Because the challenges and changes will only help you to find the goals that you know are meant to come true for you.

 

Image credit: Pinterest

Struggle Of The Butterfly

Butterflies illustrate the benefit of challenges in life.

A man found a cocoon of a butterfly. One day, a small opening appeared. He sat and watched the butterfly for several hours as it struggled to force its body through that little hole.

Then, it seemed to stop making any progress. It appeared as if it had gotten as far as it could and it could go no further.
So the man decided to help the butterfly. He took a pair of scissors and snipped off the remaining bit of the cocoon.

The butterfly then emerged easily, but it had a swollen body and small, shriveled wings.

The man continued to watch the butterfly because he expected that, at any moment, the wings would enlarge and expand to be able to support the body, which would contract in time.

Neither happened! In fact, the butterfly spent the rest of its life crawling around with a swollen body and shriveled wings. It never was able to fly.

What the man, in his kindness and haste, did not understand was that the restricting cocoon and the struggle required for the butterfly to get through the tiny opening were God’s way of forcing fluid from the body of the butterfly into its wings so that it would be ready for flight once it achieved its freedom from the cocoon.

Sometimes struggles are exactly what we need in our lives too.
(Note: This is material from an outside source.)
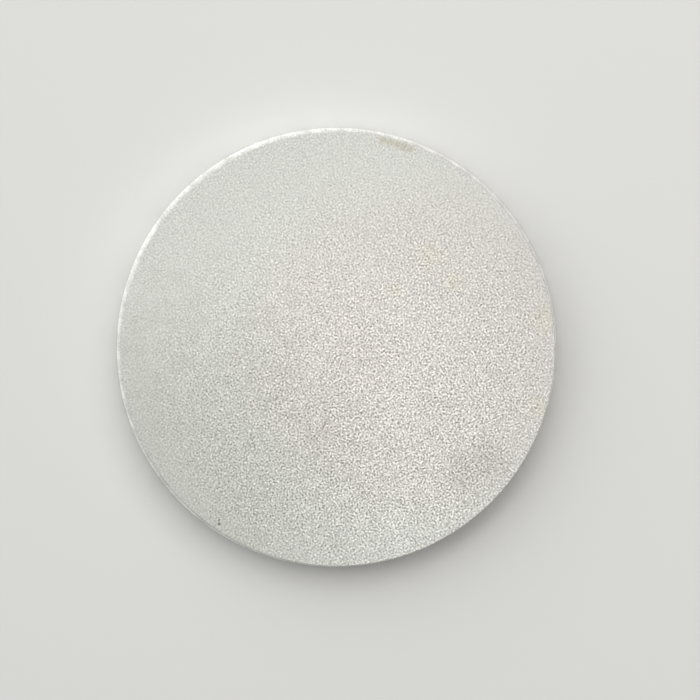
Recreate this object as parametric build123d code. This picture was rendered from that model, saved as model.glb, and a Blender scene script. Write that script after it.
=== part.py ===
from build123d import *
import os

# A coin-style golf ball marker: one solid metal disc, punched from sheet. As a punch leaves it, the rim is
# straight near the underside and tapers in above that to a slightly smaller upper face with a crisp edge.
# It has no second piece, no moving part and no hole.
# Millimetres, +Z up. The origin is the centre of the underside, the face that lies on the green.

DIAMETER = 25.4  # 1 in, a common size of flat ball marker
THICKNESS = 2.0
LAND_TOP = 0.7  # height at which the straight part of the rim ends and the taper begins
TAPER = 0.14  # how much smaller the upper face is than the rim, in radius
LOWER_RADIUS = 0.15  # the rolled edge on the side that the sheet was pressed into the die
UPPER_RADIUS = 0.04  # the deburred edge on the side that the punch cut


def marker_disc():
    """The disc: a straight-walled land with a slightly tapered wall above it and both edges eased."""
    radius = DIAMETER / 2
    upward = (Align.CENTER, Align.CENTER, Align.MIN)
    land = Cylinder(radius=radius, height=LAND_TOP, align=upward)
    taper = Cone(
        bottom_radius=radius,
        top_radius=radius - TAPER,
        height=THICKNESS - LAND_TOP,
        align=upward,
    )
    blank = land + Pos(0, 0, LAND_TOP) * taper
    circles = blank.edges().filter_by(GeomType.CIRCLE).sort_by(Axis.Z)
    blank = fillet(circles[-1], radius=UPPER_RADIUS)
    circles = blank.edges().filter_by(GeomType.CIRCLE).sort_by(Axis.Z)
    return fillet(circles[0], radius=LOWER_RADIUS)


os.makedirs("parts", exist_ok=True)
export_step(marker_disc(), "parts/marker_disc.step")
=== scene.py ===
import math

import bmesh
import bpy
from mathutils import Matrix, Vector, noise


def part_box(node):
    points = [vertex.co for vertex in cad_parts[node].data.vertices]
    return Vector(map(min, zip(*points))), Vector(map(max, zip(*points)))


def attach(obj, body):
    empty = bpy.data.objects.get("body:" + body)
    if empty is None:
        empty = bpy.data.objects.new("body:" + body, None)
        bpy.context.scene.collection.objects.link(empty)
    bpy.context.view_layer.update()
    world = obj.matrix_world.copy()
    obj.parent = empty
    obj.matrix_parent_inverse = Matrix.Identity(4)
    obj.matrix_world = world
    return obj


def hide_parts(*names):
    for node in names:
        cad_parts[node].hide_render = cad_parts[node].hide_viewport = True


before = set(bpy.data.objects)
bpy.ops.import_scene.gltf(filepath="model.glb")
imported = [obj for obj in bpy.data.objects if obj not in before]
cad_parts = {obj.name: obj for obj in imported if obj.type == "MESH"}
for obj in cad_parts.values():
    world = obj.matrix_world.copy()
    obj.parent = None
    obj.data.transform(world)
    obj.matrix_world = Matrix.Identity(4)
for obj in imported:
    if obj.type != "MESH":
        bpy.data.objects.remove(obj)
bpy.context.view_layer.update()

# A coin-style golf ball marker: one bead-blasted steel disc, lying on a pale floor in soft studio light.
# Lengths are in metres, in the CAD model's frame: +Z up, the origin at the centre of the underside.

MM = 0.001
LOW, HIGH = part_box("marker_disc")
RADIUS = min(HIGH.x, HIGH.y, -LOW.x, -LOW.y)
THICKNESS = HIGH.z - LOW.z

LAND_TOP = 0.7 * MM  # height at which the rim's straight part ends and its taper begins
TAPER = 0.14 * MM  # how much smaller the upper face is than the rim, in radius
LOWER_RADIUS = 0.15 * MM  # the rolled edge under the rim
UPPER_RADIUS = 0.04 * MM  # the deburred edge of the upper face
SHEAR_SWING = 0.012 * MM  # how unevenly the punch tore the taper, round the rim
SHEAR_PACE = 2.5  # how quickly that changes round the rim
FACE_CELLS = 160  # cells along each side of a face's grid, whose border is the rim's ring of points
ARC_STEPS = 6
WALL_STEPS = 8
LAND_STEPS = 4
RIPPLE = 0.003 * MM  # depth of the faces' faint unevenness
RIPPLE_SIZE = 3 * MM
HOLD = 0.015 * MM  # how close a face's last ring stands to its border, which keeps the face flat to it

# The blasted grain.
DIMPLE_PITCH = 0.19 * MM  # from one blasted dimple to the next
WAVES = 1.3  # waves of dimples in each cell of the pattern
LUMP = 0.10 * MM  # size of the uneven lumps between the dimples
DIMPLE_SHARE = 0.55  # how much of the grain is dimples, where the rest is lumps
GRAIN_TURN = (0.7, 1.1, 0.4)  # turns the lumps off the axes, so that no rows show in them
GRAIN_CONTRAST = 2.3  # how far the pattern's values, which lie close to their middle, are spread out
GRAIN_GLINT_TOWARDS = (0.58, -0.81, 0)  # the direction in which the grain grows stronger: deeper bumps, and painted glints in its colour
GRAIN_GLINT_GAIN = 0.55  # how much stronger at the rim on that side, where the centre's strength is 1
GRAIN_LOSSES = ((2, 0.38), (12, 0.45))  # (power, loss): the depth lost towards the rim, and close to it
GRAIN_LEAST = 0.38  # the least depth anywhere

# The marks that the upper face carries, as (x, y) places on it.
NICK = Vector((-0.80, -4.48)) * MM
NICK_LENGTH = 0.58 * MM
NICK_WIDTH = 0.08 * MM
NICK_LEAN = math.radians(65)  # from +X
NICK_DEPTH = 0.025 * MM
PITS = (Vector((-6.85, -9.86)) * MM, Vector((-6.86, -10.09)) * MM)
PIT_WIDTH = 0.11 * MM
PIT_DEPTH = 0.03 * MM
MARK_REACH = 0.45 * MM  # the mesh is finer within this distance of a mark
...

If God allowed us to go through our lives without any obstacles, we would not be as strong as what we could have been.

“I asked for strength, and God gave me difficulties to make me strong.
I asked for wisdom, and God gave me problems to solve.

I asked for prosperity, and God gave me a brain and brawn to work.
I asked for courage, and God gave me danger to overcome.
I asked for love, and God gave me troubled people to help.
I asked for favors, and God gave me opportunities.
I received nothing I asked for but everything I needed!”
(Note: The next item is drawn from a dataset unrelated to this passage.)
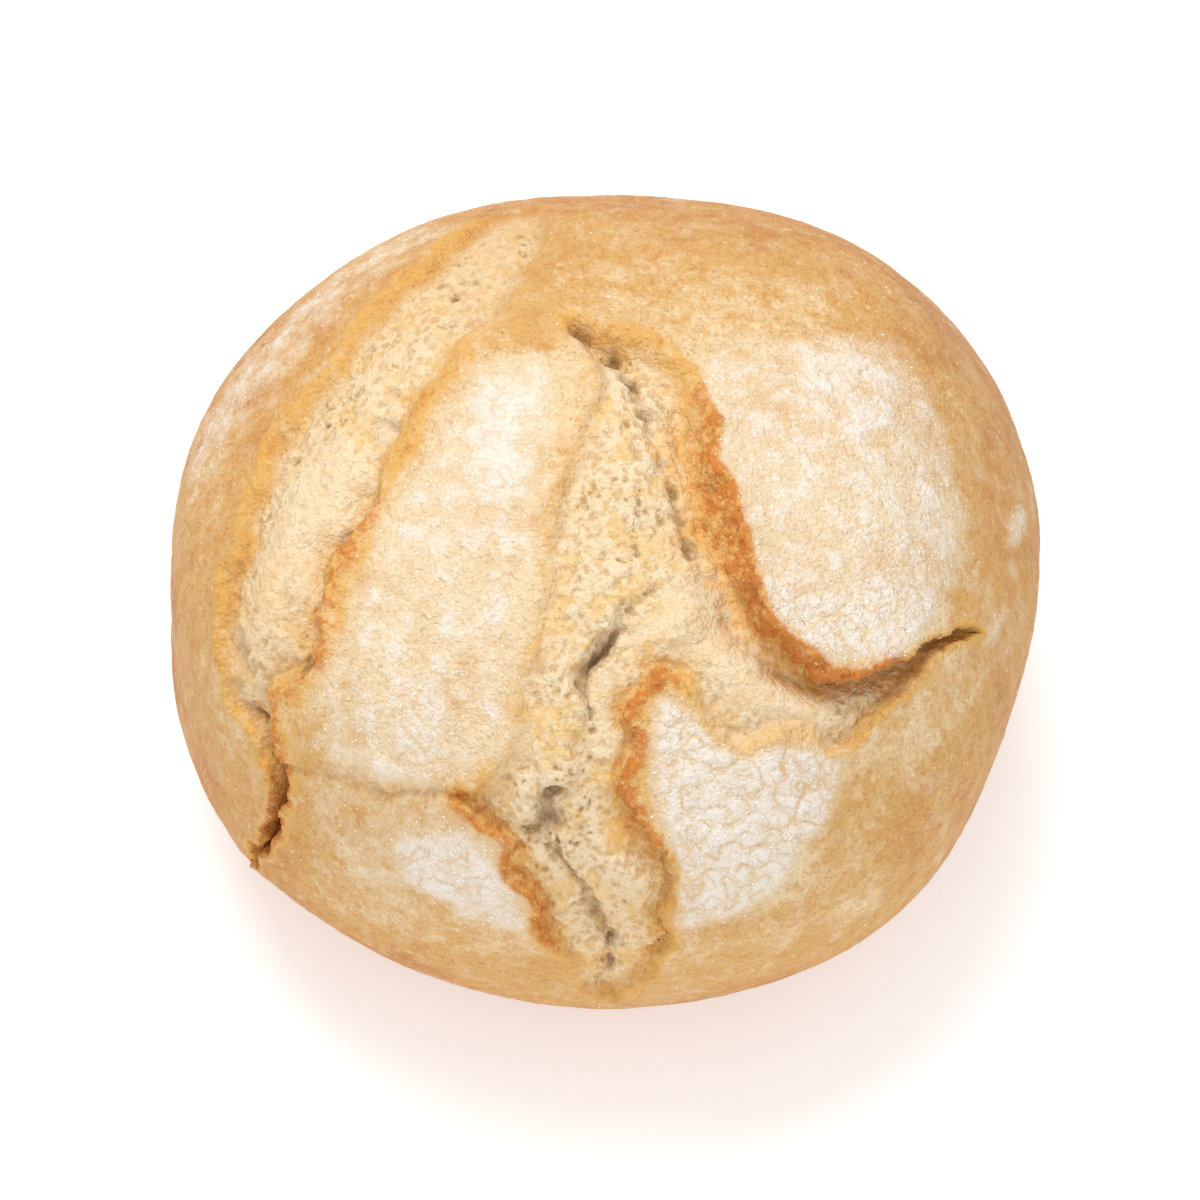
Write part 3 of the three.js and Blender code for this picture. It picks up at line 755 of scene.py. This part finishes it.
class Bench:
    """Builds the nodes of one tree."""

    def __init__(self, tree: bpy.types.NodeTree) -> None:
        """Starts on an empty tree."""
        self.tree = tree
        tree.nodes.clear()

    def node(self, kind: str, settings: dict | None = None, values: dict | None = None) -> bpy.types.Node:
        """Adds a node.

        Args:
            kind: the node's type name.
            settings: its own properties, set first.
            values: what each input gets, by name or number: a value or a Wire.

        Returns:
            The new node.
        """
        made = self.tree.nodes.new(kind)
        for name, value in (settings or {}).items():
            setattr(made, name, value)
        for name, value in (values or {}).items():
            if isinstance(value, Wire):
                self.tree.links.new(value.socket, made.inputs[name])
            else:
                made.inputs[name].default_value = value
        return made

    def wire(self, kind: str, settings: dict | None = None, values: dict | None = None,
             output: int | str = 0) -> Wire:
        """Adds a node and returns one of its outputs."""
        return Wire(self, self.node(kind, settings, values).outputs[output])

    def maths(self, operation: str, first: Number, second: Number = 0.0) -> Wire:
        """One Math node."""
        return self.wire("ShaderNodeMath", {"operation": operation}, {0: first, 1: second})

    def vector(self, operation: str, first: Wire | tuple, second: Wire | tuple) -> Wire:
        """One Vector Math node on two vectors."""
        return self.wire("ShaderNodeVectorMath", {"operation": operation}, {0: first, 1: second})

    def scaled(self, vector: Wire, factor: Number) -> Wire:
        """A vector or a colour times a number."""
        return self.wire("ShaderNodeVectorMath", {"operation": "SCALE"}, {0: vector, "Scale": factor})

    def mix(self, factor: Number, first: Wire | tuple, second: Wire | tuple) -> Wire:
        """Mixes two colours."""
        return self.wire("ShaderNodeMix", {"data_type": "RGBA"}, {0: factor, 6: first, 7: second}, output=2)

    def ease(self, value: Number, low: float, high: float) -> Wire:
        """Eases a value from 0 at low to 1 at high."""
        settings = {"interpolation_type": "SMOOTHSTEP"}
        return self.wire("ShaderNodeMapRange", settings, {"Value": value, "From Min": low, "From Max": high})

    def noise(self, place: Wire, size: float, detail: float = 2.0, rough: float = 0.5) -> Wire:
        """Noise from 0 to 1 with lumps of about this many millimetres."""
        values = {"Vector": place, "Scale": 1 / size, "Detail": detail, "Roughness": rough}
        return self.wire("ShaderNodeTexNoise", {}, values)

    def cells(self, place: Wire, size: float) -> tuple[Wire, Wire]:
        """Cells of about this many millimetres: how far their middle is, and a draw for each."""
        made = self.node("ShaderNodeTexVoronoi", {"feature": "F1"}, {"Vector": place, "Scale": 1 / size})
        luck = self.wire("ShaderNodeSeparateXYZ", {}, {0: Wire(self, made.outputs["Color"])})
        return Wire(self, made.outputs["Distance"]), luck

    def surface(self, values: dict) -> None:
        """Ends a material's tree with a Principled shader that gets these values."""
        shader = self.wire("ShaderNodeBsdfPrincipled", {}, values)
        self.node("ShaderNodeOutputMaterial", {}, {"Surface": shader})

    def grown(self, geometry: Wire, material: bpy.types.Material) -> None:
        """Ends a Geometry Nodes tree with this geometry, made real and given its material."""
        real = self.wire("GeometryNodeRealizeInstances", {}, {"Geometry": geometry})
        dressed = self.wire("GeometryNodeSetMaterial", {}, {"Geometry": real, "Material": material})
        self.node("NodeGroupOutput", {}, {"Geometry": dressed})


def new_material(name: str) -> tuple[bpy.types.Material, Bench]:
    """Makes a material, and the bench that its tree is built on."""
    made = bpy.data.materials.new(name)
    made.use_nodes = True
    return made, Bench(made.node_tree)


def new_growth(name: str, sizes: Iterable[str]) -> tuple[Bench, dict[str, Wire]]:
    """Makes a Geometry Nodes tree with a geometry and named sizes as its inputs.

    Args:
        name: what the tree is called.
        sizes: the names of its number inputs.

    Returns:
        The bench that it is built on, and each input by its name.
    """
    tree = bpy.data.node_groups.new(name, "GeometryNodeTree")
    for way in ("INPUT", "OUTPUT"):
        tree.interface.new_socket("Geometry", in_out=way, socket_type="NodeSocketGeometry")
    for size in sizes:
        tree.interface.new_socket(size, in_out="INPUT", socket_type="NodeSocketFloat")
    bench = Bench(tree)
    sockets = bench.node("NodeGroupInput").outputs
    return bench, {socket.name: Wire(bench, socket) for socket in sockets if socket.name}


def new_object(name: str, data: bpy.types.ID) -> bpy.types.Object:
    """Adds an object to the scene."""
    made = bpy.data.objects.new(name, data)
    bpy.context.scene.collection.objects.link(made)
    return made


def srgb(red: int, green: int, blue: int) -> tuple[float, float, float, float]:
    """Turns a colour as seen on a screen into linear light."""
    shares = (value / 255 for value in (red, green, blue))
    return (*(v / 12.92 if v <= 0.04045 else ((v + 0.055) / 1.055) ** 2.4 for v in shares), 1.0)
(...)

A Different Way To Face Challenges

If you spend your energy helping someone else, by cheering up someone else, you may give them hope, and, you actually minimize and lighten some of your own burdens.

You’ll feel a lot better when you share your happiness with someone else. You will find that you may still be faced with an issue but it will not be consuming all of your thoughts.

By helping others , by taking that break from your own problems you may find that a solution will appear in your mind.

Sometimes when we take a break we may find that solutions then present themselves. We get so focus on our problem that we actually can’t see beyond it. It is like doing a puzzle, all the pieces are there but because we sat and stared at it for so long we can’t find that one piece we are looking for. But just getting up and going for a walk and then coming back to the puzzle we end up seeing the missing piece.

Sometimes too much focus can actually hinder us from finding the answer.